Two bills advance in final legislative hours to protect children
 
Two bills sponsored by Senator Tim Burchett (R-Knoxville) to protect children from sex offenders were approved in the final hours of the 2010 legislative session, including one measure to set up a Tennessee Second Look Commission to review cases and procedures related to child sexual abuse.

The Commission would review cases from the initial report of alleged abuse through to a finding or criminal conviction of abuse.  Burchett said it is an important first step in understanding how the system fails endangered kids. 

“The facts show that our present court system fails kids, even after the abuse has been reported,” said Senator Burchett.  “We must find a better way to protect these kids which is the purpose of the study.”

The Commission will review cases and procedures related to severe child sexual abuse to determine if they were handled in a manner that provides adequate protection to the children. Only two percent of the 750,000 pedophiles identified by computer in the United States have been investigated according to expert testimony provided to the legislature last year.  The Commission would be administratively attached to the Tennessee Commission on Children and Youth.

The legislation, Senate Bill 2701, now goes to the governor and would be effective upon his signature.

The second bill sponsored by Burchett and approved by the full legislature before adjournment, prohibits any sexual or violent sexual offender who is required to be on the Sexual Offender Registry from establishing a primary or secondary residence with two or more other such offenders. Similarly, no person, corporation or other entity may knowingly permit more than three such sexual or violent sexual offenders to establish a residence in any house, apartment or other residence. 

The legislation, Senate Bill 3290, comes after a residence of multiple child sex offenders was established in Nashville.  Parents of children in the neighborhood expressed great concern that such a residence could be located in a family-oriented community.

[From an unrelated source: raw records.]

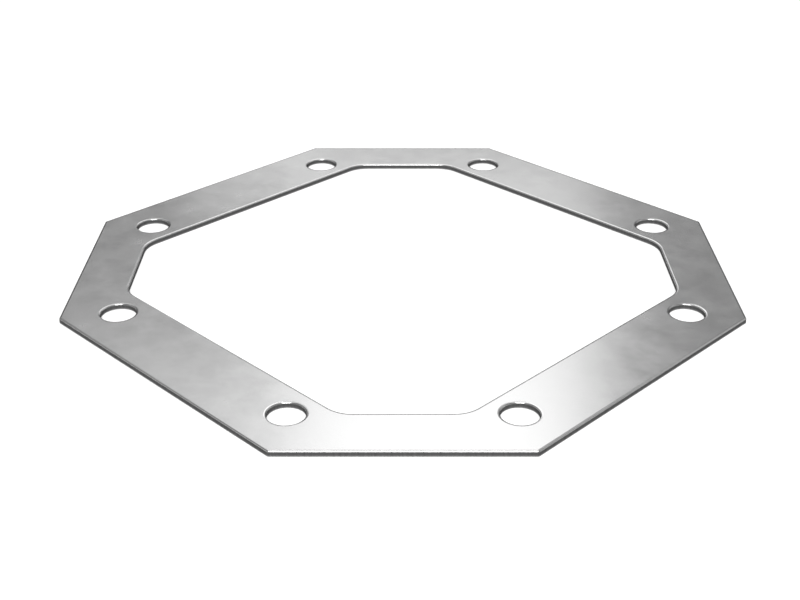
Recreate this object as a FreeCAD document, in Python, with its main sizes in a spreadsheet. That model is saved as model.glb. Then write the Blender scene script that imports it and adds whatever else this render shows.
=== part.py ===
import FreeCAD, Part
import math
import os
import Sketcher

# An octagonal plate gasket: one flat sheet of steel, a square with its corners cut off,
# with an opening of the same outline and eight bolt holes in pairs along the four long
# sides. It is cut from above, so its upper edges are drawn round and its lower edges stay
# nearly sharp. The plate lies on the XY plane, with its middle at the origin and its long
# sides along X and Y. Lengths are in millimetres.

# Driving dimensions

SIZES = {
    "plate_side": 200.0,  # across the plate, from one long side to the opposite one
    "plate_thickness": 1.8,  # the sheet's gauge
    "corner_cut": 50.0,  # how far each cut corner reaches along the sides of the square
    "outer_corner_radius": 0.8,  # the small rounding of the eight outer corners, seen from above
    "side_band": 25.0,  # width of metal between a long side and the opening
    "corner_band": 17.7,  # width of metal between a cut corner and the opening
    "opening_corner_radius": 10.0,  # rounding of the opening's eight corners
    "hole_diameter": 11.0,  # clearance hole for a 10 mm bolt
    "hole_to_opening": 10.0,  # a hole's centre to the line of the opening's long side
    "hole_to_corner": 10.0,  # a hole's centre to the end of its long side, along that side
    "upper_edge_rounding": 0.5,  # radius of every edge of the top face
    "lower_edge_rounding": 0.1,  # radius of every edge of the underside
}

SHEET = "Sizes"
LONG_SIDES = 4
TOLERANCE = 1e-4

# How a sketch constraint names a point of a line or circle, and the sketch's own axes

START, END, CENTRE = range(1, 4)
X_AXIS, Y_AXIS = range(-1, -3, -1)
ORIGIN = (X_AXIS, START)


def size(alias):
    """A driving dimension, as an expression that reads the spreadsheet."""
    return f"{SHEET}.{alias}"


# Sizes that follow from the driving ones, as expressions

HALF_SIDE = f"{size('plate_side')} / 2"
OPENING_HALF_SIDE = f"({HALF_SIDE} - {size('side_band')})"
# The corner band is measured square to the cut corner, so it spans its width times the
# square root of two along the square's sides.
OPENING_CORNER_CUT = (
    f"({size('corner_cut')} - 2 * {size('side_band')} + sqrt(2) * {size('corner_band')})"
)
HOLE_ACROSS = f"({OPENING_HALF_SIDE} + {size('hole_to_opening')})"
HOLE_ALONG = f"({HALF_SIDE} - {size('corner_cut')} - {size('hole_to_corner')})"


def make_sheet(document):
    """The spreadsheet of driving dimensions: a name and a plain number on each row."""
    sheet = document.addObject("Spreadsheet::Sheet", SHEET)
    for row, (alias, value) in enumerate(SIZES.items(), start=1):
        sheet.set(f"A{row}", alias)
        sheet.set(f"B{row}", str(value))
        sheet.setAlias(f"B{row}", alias)
    document.recompute()
    return sheet


def ground_sketch(body, name):
    """An empty sketch on the body's own XY plane."""
    sketch = body.newObject("Sketcher::SketchObject", name)
    plane = next(f for f in body.Origin.OriginFeatures if f.Role == "XY_Plane")
    sketch.AttachmentSupport = [(plane, "")]
    sketch.MapMode = "FlatFace"
    return sketch


def add_dimension(sketch, name, constraint, expression):
    """Adds a named dimension and binds it to the spreadsheet."""
    index = sketch.addConstraint(constraint)
    sketch.renameConstraint(index, name)
    sketch.setExpression(f"Constraints.{name}", expression)


def draw_cut_square(sketch, half_side, corner_cut):
    """Draws a square with its four corners cut off, centred on the origin.

    half_side and corner_cut are expressions, and the lines are drawn where these put them
    before the constraints take over."""
    far = sketch.evalExpression(half_side)
    cut = sketch.evalExpression(corner_cut)
    near = far - cut
    corners = [
        (near, -far),
        (far, -near),
        (far, near),
        (near, far),
        (-near, far),
        (-far, near),
        (-far, -near),
        (-near, -far),
    ]
    points = [FreeCAD.Vector(x, y, 0) for x, y in corners]
    count = len(points)
    for i in range(count):
        sketch.addGeometry(Part.LineSegment(points[i], points[(i + 1) % count]), False)
    for i in range(count):
        following = (i + 1) % count
        sketch.addConstraint(Sketcher.Constraint("Coincident", i, END, following, START))
    # Each corner mirrors the opposite one through the origin.
    for i in range(count // 2):
        corner, opposite = (i, START), (i + count // 2, START)
        sketch.addConstraint(Sketcher.Constraint("Symmetric", *corner, *opposite, *ORIGIN))
    # The side facing +X is halved by the X axis, and the side facing -Y by the Y axis.
    right_side, near_side, cut_corner = 1, count - 1, 0
    for side, axis in ((right_side, X_AXIS), (near_side, Y_AXIS)):
        sketch.addConstraint(Sketcher.Constraint("Symmetric", side, START, side, END, axis))
    cut_start, cut_end = (cut_corner, START), (cut_corner, END)
    add_dimension(
        sketch,
        "half_side_x",
        Sketcher.Constraint("DistanceX", *ORIGIN, *cut_end, far),
        half_side,
    )
    add_dimension(
        sketch,
        "half_side_y",
        Sketcher.Constraint("DistanceY", *cut_start, *ORIGIN, far),
        half_side,
    )
    add_dimension(
        sketch,
        "corner_cut_x",
        Sketcher.Constraint("DistanceX", *cut_start, *cut_end, cut),
        corner_cut,
    )
    add_dimension(
        sketch,
        "corner_cut_y",
        Sketcher.Constraint("DistanceY", *cut_start, *cut_end, cut),
        corner_cut,
    )


def upright_edges(shape, apart_from=()):
    """Names of the shape's straight edges that run along Z, apart from those at given places."""
    names = []
    for index, edge in enumerate(shape.Edges, start=1):
        if len(edge.Vertexes) != 2:
            continue
        first, last = (v.Point for v in edge.Vertexes)
        upright = math.hypot(first.x - last.x, first.y - last.y) < TOLERANCE
        place = (round(first.x, 3), round(first.y, 3))
        if upright and abs(first.z - last.z) > TOLERANCE and place not in apart_from:
            names.append((f"Edge{index}", place))
    return names


def level_edges(shape, height):
    """Names of the shape's edges that lie flat at a height."""
    names = []
    for index, edge in enumerate(shape.Edges, start=1):
        low, high = edge.BoundBox.ZMin, edge.BoundBox.ZMax
        if abs(low - height) < TOLERANCE and abs(high - height) < TOLERANCE:
            names.append(f"Edge{index}")
    return names


def add_fillet(body, name, base, edges, radius):
    """Rounds the named edges of a feature."""
    fillet = body.newObject("PartDesign::Fillet", name)
    fillet.Base = (base, edges)
    fillet.setExpression("Radius", radius)
    return fillet


def make_blank(document, body):
    """The sheet before anything is cut out of it: a square with its corners cut off."""
    outline = ground_sketch(body, "Outline")
    draw_cut_square(outline, HALF_SIDE, size("corner_cut"))
    blank = body.newObject("PartDesign::Pad", "Blank")
    blank.Profile = outline
    blank.setExpression("Length", size("plate_thickness"))
    document.recompute()
    corners = [name for name, place in upright_edges(blank.Shape)]
    add_fillet(body, "OuterCorners", blank, corners, size("outer_corner_radius"))
    document.recompute()


def make_opening(document, body):
    """The opening through the middle, with its corners rounded."""
    before = {place for name, place in upright_edges(body.Tip.Shape)}
    outline = ground_sketch(body, "OpeningOutline")
    draw_cut_square(outline, OPENING_HALF_SIDE, OPENING_CORNER_CUT)
    opening = body.newObject("PartDesign::Pocket", "Opening")
    opening.Profile = outline
    opening.Type = "ThroughAll"
    opening.Reversed = True
    document.recompute()
    corners = [name for name, place in upright_edges(opening.Shape, apart_from=before)]
    add_fillet(body, "OpeningCorners", opening, corners, size("opening_corner_radius"))
    document.recompute()


def make_holes(document, body):
    """Two bolt holes along one long side, then the same on the other three."""
    centres = ground_sketch(body, "HoleCentres")
    across = centres.evalExpression(HOLE_ACROSS)
    along = centres.evalExpression(HOLE_ALONG)
    diameter = centres.evalExpression(size("hole_diameter"))
    for sign in (1, -1):
        centre = FreeCAD.Vector(sign * along, -across, 0)
        circle = Part.Circle(centre, FreeCAD.Vector(0, 0, 1), diameter / 2)
        centres.addGeometry(circle, False)
    right, left = 0, 1
    right_centre, left_centre = (right, CENTRE), (left, CENTRE)
    centres.addConstraint(
        Sketcher.Constraint("Symmetric", *right_centre, *left_centre, Y_AXIS)
    )
    centres.addConstraint(Sketcher.Constraint("Equal", right, left))
    add_dimension(
        centres,
        "hole_along",
        Sketcher.Constraint("DistanceX", *ORIGIN, *right_centre, along),
        HOLE_ALONG,
    )
    add_dimension(
        centres,
        "hole_across",
        Sketcher.Constraint("DistanceY", *right_centre, *ORIGIN, across),
        HOLE_ACROSS,
    )
    add_dimension(
        centres,
        "hole_diameter",
        Sketcher.Constraint("Diameter", right, diameter),
        size("hole_diameter"),
    )
    holes = body.newObject("PartDesign::Pocket", "BoltHoles")
    holes.Profile = centres
    holes.Type = "ThroughAll"
    holes.Reversed = True
    document.recompute()
    pattern = body.newObject("PartDesign::PolarPattern", "BoltHolePairs")
    pattern.Originals = [holes]
    pattern.Axis = (centres, ["N_Axis"])
    pattern.Angle = 360
    pattern.Occurrences = LONG_SIDES
    body.Tip = pattern
    document.recompute()


def make_plate(document):
    """The whole plate gasket, as one body."""
    body = document.addObject("PartDesign::Body", "GasketPlate")
    body.Label = "gasket_plate"
    make_blank(document, body)
    make_opening(document, body)
    make_holes(document, body)
    top = level_edges(body.Tip.Shape, body.Tip.Shape.BoundBox.ZMax)
    add_fillet(body, "UpperEdges", body.Tip, top, size("upper_edge_rounding"))
    document.recompute()
    underside = level_edges(body.Tip.Shape, body.Tip.Shape.BoundBox.ZMin)
    add_fillet(body, "LowerEdges", body.Tip, underside, size("lower_edge_rounding"))
    document.recompute()
    return body


def check_document(document):
    """Stops if any object of the document failed to compute."""
    failed = [
        o.Name for o in document.Objects if "Invalid" in o.State or "Error" in o.State
    ]
    if failed:
        raise RuntimeError(f"these objects failed: {failed}")


def export(body):
    """Writes a finished body to parts/, under its label."""
    shape = body.Shape
    if shape.isNull() or not shape.isValid() or len(shape.Solids) != 1:
        raise RuntimeError(f"{body.Label} isn't one valid solid")
    os.makedirs("parts", exist_ok=True)
    shape.exportStep(f"parts/{body.Label}.step")
    box = shape.optimalBoundingBox(False, False)
    print(
        f"{body.Label}: {box.XLength:.2f} x {box.YLength:.2f} x {box.ZLength:.2f} mm, "
        f"{shape.Volume:.1f} mm3, {len(shape.Faces)} faces"
    )


document = FreeCAD.newDocument("PlateGasket")
make_sheet(document)
plate = make_plate(document)
check_document(document)
export(plate)
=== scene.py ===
# %% [markdown]
# # A plate gasket of sheet steel
#
# The object is one flat piece: an octagonal plate cut from cold-rolled sheet, with a large
# opening and eight bolt holes. It lies on a white table and is seen along its diagonal, with
# one cut corner towards the camera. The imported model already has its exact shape, down to the
# small rounding of every edge, so no piece is modelled again here. What Blender adds is the
# finish of the metal, the light that shows it and the camera.

import math

import bmesh
import bpy
from mathutils import Matrix, Vector


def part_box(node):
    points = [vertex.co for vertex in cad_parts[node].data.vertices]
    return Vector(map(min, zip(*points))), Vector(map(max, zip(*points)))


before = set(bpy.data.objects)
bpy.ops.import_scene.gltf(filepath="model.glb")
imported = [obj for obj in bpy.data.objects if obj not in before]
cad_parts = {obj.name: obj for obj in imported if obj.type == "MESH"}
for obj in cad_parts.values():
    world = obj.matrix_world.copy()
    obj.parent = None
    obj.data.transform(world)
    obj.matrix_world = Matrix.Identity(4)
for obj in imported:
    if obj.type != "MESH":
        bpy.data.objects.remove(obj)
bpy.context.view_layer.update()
plate_low, plate_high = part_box("gasket_plate")
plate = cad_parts["gasket_plate"]
print("plate, mm:", [round(1000 * side, 2) for side in plate_high - plate_low])

# %% [markdown]
# ## Directions as the camera sees them
#
# The plate's own X and Y run along its long sides, but the camera looks along a diagonal.
# Lamps and camera are easier to place as "so far to the right, so far away, so high", so one
# small helper turns such a place into the plate's frame. It only turns about Z, by the angle
# from which the camera looks.

# %% A place given as the camera sees it
CAMERA_AZIMUTH = math.radians(45)


def seen_from_front(right, away, up):
    """The point that lies this far right of, behind and above the middle of the table."""
    return Matrix.Rotation(CAMERA_AZIMUTH, 3, "Z") @ Vector((right, away, up))


print("a metre behind the plate is", [round(c, 3) for c in seen_from_front(0, 1, 0)])

# %% [markdown]
# ## The camera
#
# A product photograph of a flat part is taken from fairly close, with a short telephoto lens,
# looking down at about thirty degrees. The camera's place could be found by eye, but the
# plate's straight sides and round holes give it almost exactly: only one place, tilt and lens
# put all of them where the photograph shows them.

# %% Camera
CAMERA_LEFT = 0.00087
CAMERA_BACK = 0.37803
CAMERA_HEIGHT = 0.19365
CAMERA_TILT_DOWN = math.radians(28.429)
CAMERA_LENS_MM = 57.31
CAMERA_SENSOR_MM = 36
CAMERA_SEES_FROM, CAMERA_SEES_TO = 0.01, 50

camera_data = bpy.data.cameras.new("camera")
camera_data.lens = CAMERA_LENS_MM
camera_data.sensor_width = CAMERA_SENSOR_MM
camera_data.clip_start = CAMERA_SEES_FROM
camera_data.clip_end = CAMERA_SEES_TO
camera = bpy.data.objects.new("camera", camera_data)
bpy.context.collection.objects.link(camera)
camera.location = seen_from_front(-CAMERA_LEFT, -CAMERA_BACK, CAMERA_HEIGHT)
camera.rotation_euler = (math.pi / 2 - CAMERA_TILT_DOWN, 0, CAMERA_AZIMUTH)
bpy.context.scene.camera = camera
print("camera at, mm:", [round(1000 * c, 1) for c in camera.location])

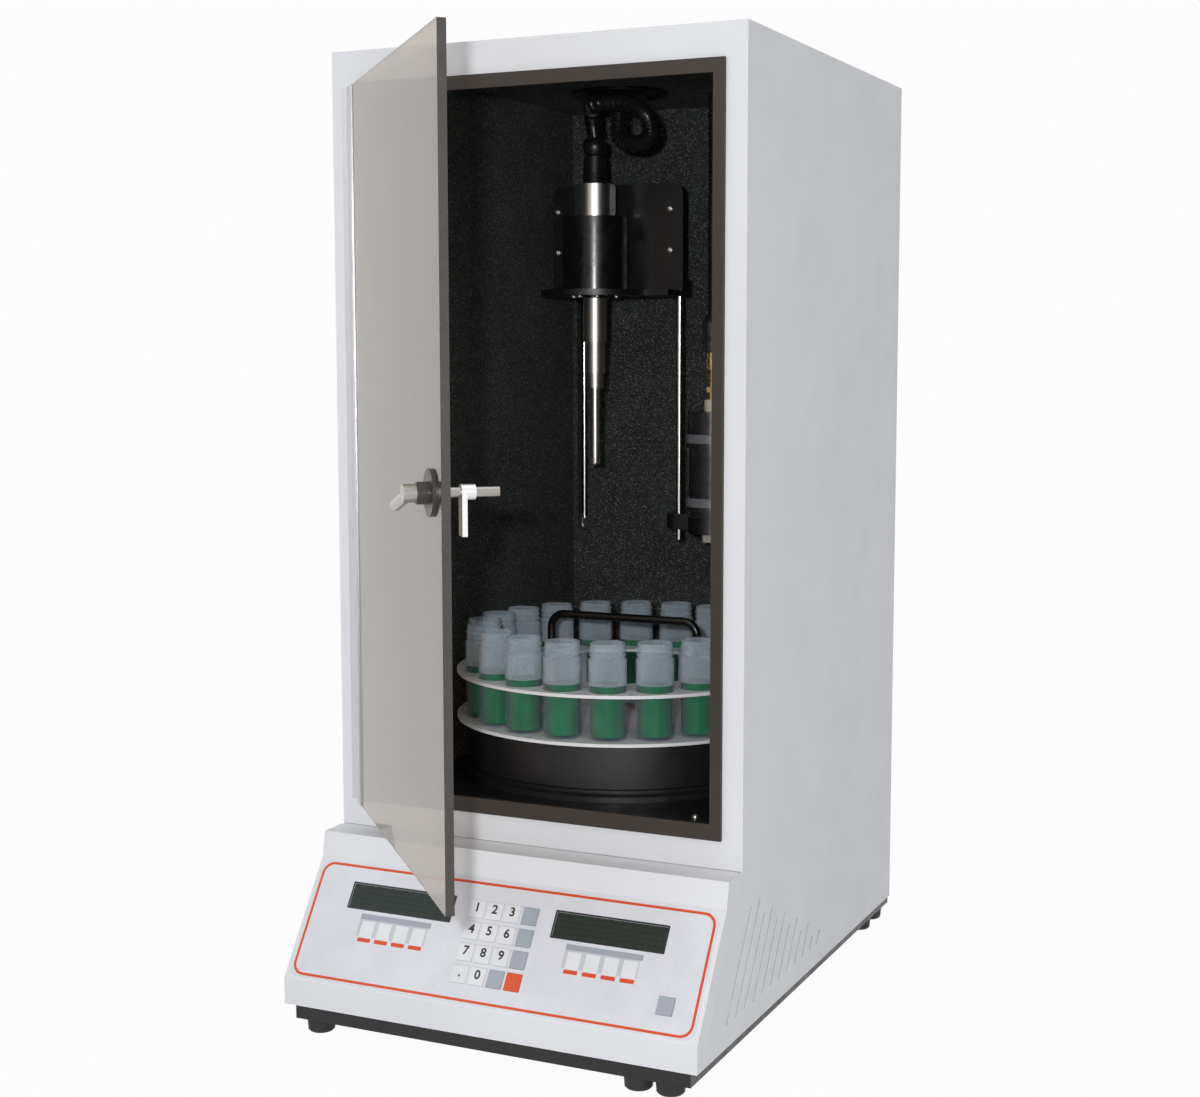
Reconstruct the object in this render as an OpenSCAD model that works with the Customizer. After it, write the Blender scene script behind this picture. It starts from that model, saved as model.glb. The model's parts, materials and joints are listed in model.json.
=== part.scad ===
// Automated probe homogenizer station: a tall sound-lined cabinet with a tinted door,
// a driven carousel of sample jars, a lifting rotor-stator head and a slanted key console.
// Millimetres. X to the right, Y to the rear, Z up, the feet stand on Z = 0.
// Inside the modules the cabinet's front face is Y = 0; place() moves it to the part's frame.

/* [Cabinet] */
// outside width of the cabinet
cabinet_w = 400; // [340:1:480]
// outside depth of the cabinet without its rear cover
cabinet_d = 449; // [430:1:540]
// height of the cabinet's top above the table
cabinet_top = 879; // [860:1:960]
// thickness of the painted sheet
sheet_t = 2; // [1.2:0.1:3]
// width of the frame left of the door opening
frame_left = 41; // [38:0.5:60]
// width of the frame right of the door opening
frame_right = 29; // [28:0.5:50]
// height of the frame above the door opening
frame_top = 41; // [30:0.5:80]
// lower edge of the door opening
opening_bottom = 209; // [207:0.5:230]
// depth of the rear cover pan
rear_cover_d = 27; // [24:1:60]

/* [Console] */
// depth of the ledge in front of the cabinet
ledge_d = 32; // [20:1:50]
// height of the ledge above the table
ledge_z = 169.5; // [150:0.5:190]
// height of the short fascia under the ledge
fascia_h = 22.6; // [10:0.2:40]
// how far the console stands out at its foot
console_d = 101.4; // [80:0.2:130]
// height of the foot of the slanted face
slope_foot_z = 51.2; // [40:0.2:70]
// width of the seam band that wraps round the sides
seam_band = 26; // [15:0.5:40]
// thickness of the printed overlay
overlay_t = 1.2; // [0.8:0.1:2]

/* [Keys] */
// key width
key_w = 14.6; // [10:0.2:16]
// key height along the slope
key_h = 15.4; // [10:0.2:17]
// spacing of the key columns
key_pitch_x = 17.3; // [16:0.1:20]
// spacing of the key rows
key_pitch_v = 19.5; // [18:0.1:22]
// how far a key stands above the overlay
key_proud = 0.8; // [0.6:0.1:2]
// running gap round a key
key_gap = 0.3; // [0.2:0.05:0.6]

/* [Door] */
// how far the door reaches past the right edge of the opening
door_overlap = 26; // [14:1:28]
// how far the door reaches above the opening
door_rise = 7; // [4:0.5:12]
// thickness of the tinted panel
door_t = 7; // [5:0.5:10]
// angle at which the door stands open
door_open = 47.6; // [0:0.1:90]
// distance of the hinge axis from the left edge of the opening
hinge_offset = 16; // [15:0.5:18]
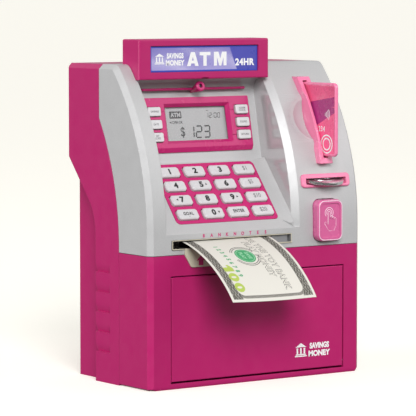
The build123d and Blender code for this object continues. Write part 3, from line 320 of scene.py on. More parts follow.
def card_print():
    """Card face: pink with two diagonal purple bands and a fine diagonal texture."""
    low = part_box("card")[0]
    look = Look("card_print", coat=0.3)
    place = look.place()
    y = (look.axis(place, "Y") - low.y) * 1000.0
    z = (look.axis(place, "Z") - low.z) * 1000.0
    slant = z + y * 0.45
    shallow = z + y * 0.15
    band = look.fit(slant, 28.2, 28.5) * look.fit(shallow, 37.8, 38.1, 1.0, 0.0)
    gap = abs(z - 31.2) + y * 0.15
    band = band * look.fit(gap, 0.5, 0.8)
    field = look.mix(look.fit(z, 0.0, 45.0), (0.90, 0.10, 0.26), (0.95, 0.14, 0.31))
    field = look.mix(band * 0.9, field, (0.36, 0.012, 0.20))
    fine = look.sine(slant * 9.0)
    look.colour(look.mix(look.fit(fine, 0.6, 1.0, 0.0, 0.12), field, (0.95, 0.35, 0.5)))
    look.rough(look.fit(look.noise(220.0), 0.3, 0.7, 0.24, 0.34))
    look.bump(look.noise(2600.0), 0.1, 1e-5)


UV_SCALE = 100.0    # the note's UV unit is this many millimetres


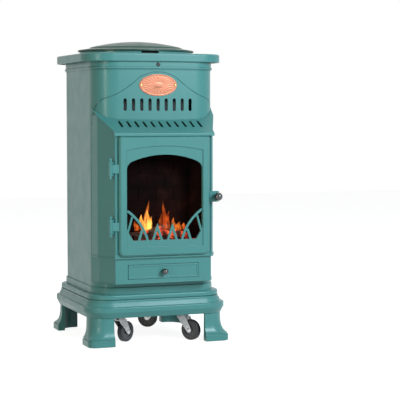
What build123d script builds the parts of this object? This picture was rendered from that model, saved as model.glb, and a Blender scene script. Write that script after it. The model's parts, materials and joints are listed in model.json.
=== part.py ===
from build123d import *
from math import cos, hypot, radians, sin
import os

# Portable gas cabinet heater in the shape of a small cast stove, on four castors.
# Millimetres. X runs to the right, Y to the back, Z up. The origin lies on the floor.

# --- plan of the cabinet ---------------------------------------------------------
body_width = 326.0
body_front = 138.0  # reach of the bowed front ahead of the origin
body_back = 206.0
front_bow = 7.0  # how far the front swells between its corners
corner_radius = 62.0
sheet = 1.5  # enamelled sheet
thin_sheet = 1.2  # inner sheet parts
seat_gap = 0.3  # clearance where one piece sits against another
running_gap = 0.05  # radial clearance of a pin in its hole
seam = 0.8  # visible hairline between panels

# --- heights ---------------------------------------------------------------------
foot_clearance = 2.5
leg_height = 72.5
plinth_band = 28.0
plinth_height = 76.0  # band, mouldings and the step the shell stands on
neck_height = 21.0
rim_height = 21.0
collar_height = 9.0
lid_edge = 4.0
lid_rise = 23.7

# --- plinth and legs -------------------------------------------------------------
plinth_reach = 28.0  # how far the plinth stands out beyond the shell at each side
plinth_front = 161.0
plinth_back = 217.0
plinth_wall = 10.0
plinth_undercut = 8.0
shelf_reach = 3.0  # the step stands out this far beyond the shell
bay_side = 6.0  # from the shell's outside to the clear space for the cylinder
bay_front = 106.0  # front of the cylinder bay, ahead of the origin
bay_wall = 3.0
leg_width = 68.0
leg_wall = 8.0
leg_inset = 11.0
leg_corner = 46.0
toe_height = 16.0
toe_radius = 20.0
toe_ledge = 3.5
tray_sheet = 2.0
tray_flange = 12.0
seat_radius = 149.0  # raised round seat for the cylinder's foot
seat_rise = 1.5

# --- castors ---------------------------------------------------------------------
wheel_radius = 27.0
wheel_width = 15.0
hub_radius = 19.0
axle_radius = 3.0
castor_trail = 25.0
castor_inset = 79.0  # from the plinth's front or back to the swivel axis
castor_side = 75.0  # from the shell's side to the swivel axis
castor_plate = 40.0
castor_plate_thickness = 2.5
fork_gap = 1.5  # between wheel and fork plate
fork_sheet = 2.0
fork_head = 8.6
kingpin_radius = 4.0
swivel_radius = 15.0
castor_headings = {"front_left": 35.0, "front_right": -55.0, "rear_left": 20.0, "rear_right": 150.0}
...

“Parents in residential neighborhoods should not have to worry about establishment of a residence to house multiple child sex offenders,” Burchett added.  “I am very pleased both of these child protections bills were approved during our 2010 legislative session.”

In Brief…

Advocating for small business – State lawmakers approved and sent to the governor legislation this week to create a small business advocate within the Office of the Comptroller of the Treasury, utilizing existing personnel.  The measure, Senate Bill 3484, sponsored by Lt. Governor Ron Ramsey (R-Blountville), calls for the advocate to mediate and assist with resolution of issues concerning small business owners and state departments and agencies.  The bill also requires the small business advocate to prepare an annual report on their office’s activities, findings and recommendations for transmission to the governor, members of the General Assembly and the heads of the affected departments and agencies to make sure officials are notified about any problems or concerns.

Domestic Violence / Counseling – Legislation that would allow the court to order domestic abuse perpetrators to attend counseling programs was passed by the General Assembly this week.  The legislation prescribes counseling programs the judges can order, if they choose, including intervention programs that are certified by the Domestic Violence State Coordinating Council.  The bill increases the maximum penalty for those convicted of the crime from $200 to $225, with the proceeds going to grants for domestic violence shelter programs.  The measure, Senate Bill 2709, is sponsored by Senator Rusty Crowe (R-Johnson City) and if signed by the governor will take effect on July 1, 2010.

Elections / Felons pay court costs – State lawmakers gave final approval to legislation requiring that convicted felons must pay all court costs imposed before being eligible to have their voting rights restored.  Currently, a person convicted of a felony must be pardoned, discharged from custody or supervision, and have paid all restitution to the victim of the offense to have his or her rights of suffrage restored.  This legislation,  Senate Bill 440, sponsored by Senator Doug Overbey (R-Maryville), would add the payment of court costs as well.   The House added an amendment to provide that, if the felon is found indigent by court officials, they can be excused from the requirement.

Regular Session / K-12 / Students in extracurricular activities / random drug tests — Legislation authorizing local schools to adopt a policy to use random drug testing on a student participating in voluntary extracurricular activities was approved.  Parents or guardians of the students must be notified about the random drug tests and must give written consent before the student can participate.  The results of the test shall remain confidential in the student’s records.  If the child tests positive for illegal drugs, the school system may not suspend or expel the child.  It, rather, requires the school provide information on inpatient, outpatient and community-based drug and alcohol programs to the child and his or her parents if the test is positive.  The legislation, Senate Bill 2621, sponsored by Senator Jim Tracy (R-Murfreesboro), is designed to get these students the help they need to address drug use before it is too late.

Regular Session / K-12 / JROTC — The General Assembly approved a military-related bill in the last week of the legislative session to ensure that military personnel who have taught as JROTC instructors for at least two years and are licensed to teach another subject are credited with their years of service in JROTC instruction for the purpose of salary rating.   The legislation, Senate Bill 942, is sponsored by Senator Bo Watson (R-Hixson).